What is that about? How does my sense of self-worth get tied up with how busy I am? There are people who meditate each day and go for long, slow, quiet Fitbit-free walks on the beach each day. They actually stroll, meander, dare I say. How do they get there? What is it in their psyche that allows them to just breathe deeply instead of running, running, running.
Do these people really think they’re good enough to just exist without actually accomplishing something? Who do they think they are?!
God, if I think I’m not working harder as a stay-at-home mom than my husband is working as a go-to-work dad, then I’m racked with guilt.
Is it because of the damn feminist revolution? We can have it all so we should? Go, go, go, fight, fight… win?
Was this how my mother felt each day? If she wasn’t the first up. The last down, the one dealing with the most hardship (with a smile duct-taped to her face) then was she coming up short? Because I must have learned this somewhere.
Granted, this is typically the way “average” siblings function in a family of not average (read: disabled) people. We function high. I mean, we accomplish.

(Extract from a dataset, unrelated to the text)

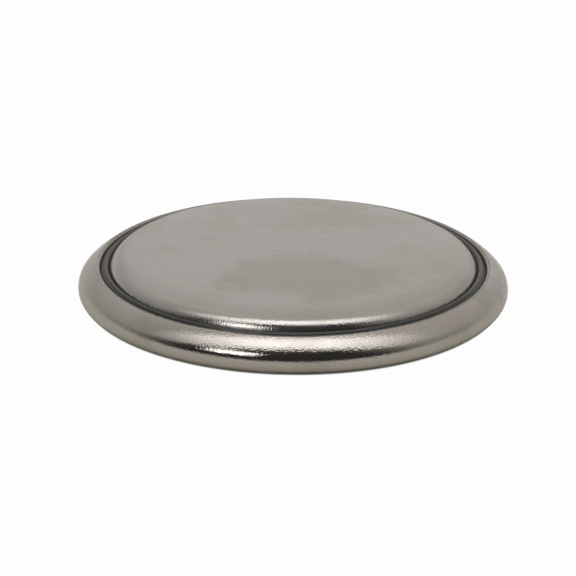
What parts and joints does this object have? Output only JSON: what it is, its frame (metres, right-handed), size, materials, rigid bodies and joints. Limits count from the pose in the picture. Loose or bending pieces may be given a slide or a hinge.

Because we can, so we should. I remember when Rachel Simon, author of Riding the Bus with My Sister, came to speak at my school. She is an author who wrote about the year she spent riding the local Pennsylvania buses with her intellectually delayed sister.
I was the one who recommended her book. I loved the idea of having someone come talk to our high-achieving students about people with intellectual disabilities, and also about being the sibling of someone with disabilities. By the time I finished the book I really didn’t like her much. After she spoke on campus I was done with her. She just seemed so… Smug? Know-it-all? Competitive.
And now am I teaching it to my kids as well? Will my daughters think they have to be the best (or at least aspire to some outlandish definition of best) in order to feel like they’re worth anything at all?
This has got to stop. It’s time for me to be okay with stopping.
So today I sit on an empty beach and I rest my weary legs. I watch as the lifeguards slowly drive a truck down the sand bar installing channel markers. I sit in a beach chair with my white Mom jeans rolled up and my feet buried in the sand. It’s one of my two kid-free mornings each week, time to catch up on stuff.
And I join these people who believe in themselves enough to just be; be alone, be quiet, be still, be calm, be enough.
Maybe it’s time all us over-achievers, under-believers, decide we’re enough.
We are enough.
(Also I’m blogging on the beach. Baby steps.)